The cases revisited had political dimensions and raised legal issues, including those that Sigdyal was not able to bring up as a working journalist at the time.



These would be of interest to students of law and journalists today, and to those members of the general public who are old enough to remember how the cases unfolded in newspaper reports, such as they were, and in the rumor mills.



The carpet over-invoicing case (Karpet Kanda), which caused a lot of controversy during the heyday of the Panchayat era, gets pride of place in the book.



Those dragged into controversy over this scandal were 91 individuals, including such public figures as the late Dr Harka Gurung, the then governor of Nepal Rastra Bank Kul Shekhar Sharma, and former finance minister and diplomat Dr Bhesh Bahadur Thapa, not to mention Dr Tulsi Giri who was then prime minister.



Looked upon by some as the single most important case handled by the Commission for Investigation of Abuse of Authority, which in turn was seen as an entity that operated contrary to the principles of natural justice, political analysts often regard the carpet over-invoicing scandal as the last straw that broke the camel’s back and put the Panchayat system firmly on the path of its demise.







Other prominent cases revisited concern a colorful former prime minister who was hauled up for contempt of court after accusing the chief justice of bribery, a food grains export scam in which a serving top bureaucrat was arrested, put behind bars and prosecuted in the first such incident in Nepal, and a showdown between a senior member of the bench and a top cop.



The author has done a detailed overview of the cases, bringing together the relevant documents, facts and train of events.



But the book is more than just a documentation of legal notoriety. It is also an attempt to put things in the context of our legal system, thereby throwing light on the development of that system and on its strengths and failings.



Going into a fairly detailed recounting of the pleadings for and against in the four cases, the author provides us an idea of judicial standards in this country. The treatment of the judiciary as a whole is matter of fact, which gives it a negative feel.



But it was apparently not meant to be negative. Right at the outset, Sigdyal observes that while Nepal may have lagged behind in the development of the executive and legislative branches of government, it has been near the vanguard when it comes to the development of the judiciary.



He points out that documentation and codification have been salient features of Nepal’s legal system right from its beginnings.



The first part of the book goes into discussions of law and justice, Supreme Court activism, the legal profession and the judicial administration, to facilitate a better understanding and appreciation of the cases themselves.



The reader will find in these pages short but interesting portraits of the legal luminaries of the day, including the Supreme Court justices.
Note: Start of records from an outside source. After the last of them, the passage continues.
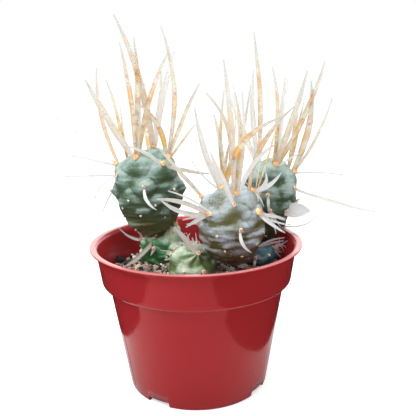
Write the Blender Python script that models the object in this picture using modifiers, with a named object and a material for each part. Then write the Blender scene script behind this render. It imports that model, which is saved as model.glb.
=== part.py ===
# A paper spine cactus in a red nursery pot: three stems of two joints each, in gritty soil.
# Metres, +Z up. The origin is the middle of the pot's flat underside, and -Y is the front.

import math
import random

import bmesh
import bpy
from mathutils import Matrix, Vector, noise

MM = 0.001
GAP = 0.3 * MM

# Pot: an injection-moulded shell with a flat lip and a straight band over a tapered body
POT_HEIGHT = 77.0 * MM
POT_WALL = 1.1 * MM
LIP_RADIUS = 55.2 * MM
LIP_EDGE = 0.3 * MM
BAND_TOP_RADIUS = 52.3 * MM
BAND_FOOT_RADIUS = 49.5 * MM
BAND_DEPTH = 18.5 * MM
CREASE_RADIUS = 46.2 * MM
CREASE_DROP = 1.4 * MM
BASE_RADIUS = 36.9 * MM
BASE_EDGE = 0.8 * MM
POT_STEPS = 48
NOTCH_COUNT = 4
NOTCH_TURN = -34.0
NOTCH_WIDTH = 12.8 * MM
NOTCH_HEIGHT = 2.9 * MM
NOTCH_INNER_RADIUS = 32.0 * MM

# Soil: fills the pot to the ledge behind the band, with coarse grains on top
SOIL_TOP = 59.9 * MM
SOIL_MOUND = 1.2 * MM
SOIL_ROUGHNESS = 1.3 * MM
SOIL_GRID = 4.8 * MM
SOIL_STEPS = 32
SOIL_HOLE_GAP = 0.6 * MM
SOIL_CORNER = 3.0 * MM
GRIT_SCALES = (310.0, 700.0)
FINE_GRIT = 0.6
GRAIN_COUNT = 16
GRAIN_RADIUS = (1.6 * MM, 2.7 * MM)
GRAIN_SEED = 7
GRAIN_SQUASH = (1.15, 0.9, 0.75)
GRAIN_FROM_WALL = 5.0 * MM
AIR_OVER_POT = 10.0 * MM

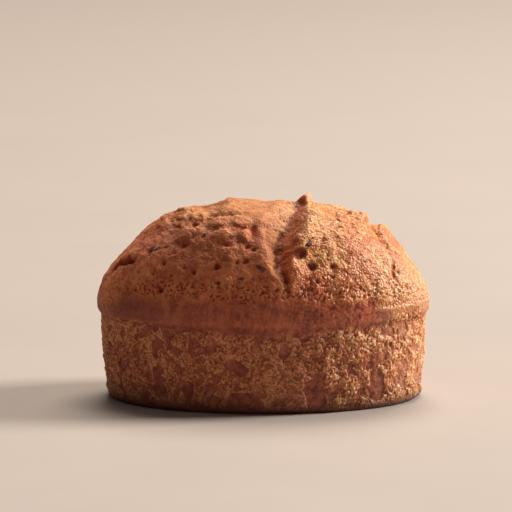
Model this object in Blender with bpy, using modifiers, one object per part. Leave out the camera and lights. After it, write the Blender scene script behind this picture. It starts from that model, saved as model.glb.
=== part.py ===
"""An oval financier: a small almond cake baked in a mini-loaf mould.

The cake is one solid. It is turned as a smooth loaf (dome, lip, wall, flat base), squeezed to an oval,
and then its crust is worked: swellings, the burst along the top, cracks, folds, hollows, steam holes and
the crumb of the wall. Last it is sliced flat at the floor. +X is the cake's length and -Y its front.
"""

import math
import random
from collections import namedtuple

import bmesh
import bpy
import numpy as np
from mathutils import Vector, noise

MM = 0.001

# Driving dimensions.
LENGTH = 78.0 * MM  # over the lip, along X
DEPTH = 49.0 * MM  # over the lip, along Y
CROWN = 46.2 * MM  # height of the smooth dome
LIP = 22.6 * MM  # height of the widest line, where the batter rose over the mould
RIM = 20.2 * MM  # height of the mould's rim, where the wall meets the lip's underside
OVERHANG = 1.0 * MM  # how far the lip stands out from the wall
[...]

The author knew most of the chief justices from the Panchayat era onwards, either personally or in occupational capacity.



He had gone out of his way to familiarize himself with them. His observations about them would constitute useful materials for practitioners and students of law in Nepal.



The author rounds out his book with a list of key office bearers of the bench and bar, past and present. An index of names and places completes the tome.



Also to be found herein are some descriptions of how the royal palace, the center of all powers during the Panchayat, went about exercising its influence on the handling of the four cases, and of how the judges, too, came under its sway.



It would be relevant to cite at this point a brief speech by the then attorney general, in which he pointedly said, among other things, that “corruption comes from above.”



On a more contemporary note, the author weighs in against the malaise of corruption which is still rife in our public life.



Though not directly connected with the main thrust of the book, this is an earnest attempt to help clean out the Augean stables, as it were. And so he goes into some detail about the prosecution of corruption cases against some former government ministers and former police chiefs in assorted scams whose trails have gone cold under political pressure or through statute of  limitations.



As a concerned citizen, Krishna Prasad Sigdyal speaks of the long road that lies ahead if we are to preserve intact the integrity of this country that has been handed down to us by our forebears. This calls for, among other things, the fashioning of laws that cannot be bent to anyone’s will.



He makes the sober observation that in the Third World countries, formulation of law is deliberately obstructed because the existence of laws means one cannot do as one pleases.



The author wishes this book, the latest from his pen, to be looked upon as a novel exercise in the literature of law in Nepal.



It is certainly that, inspired as it is in part by a wish to see the decisions of the Supreme Court and the appellate courts brought before the lay public in simple, layman’s language.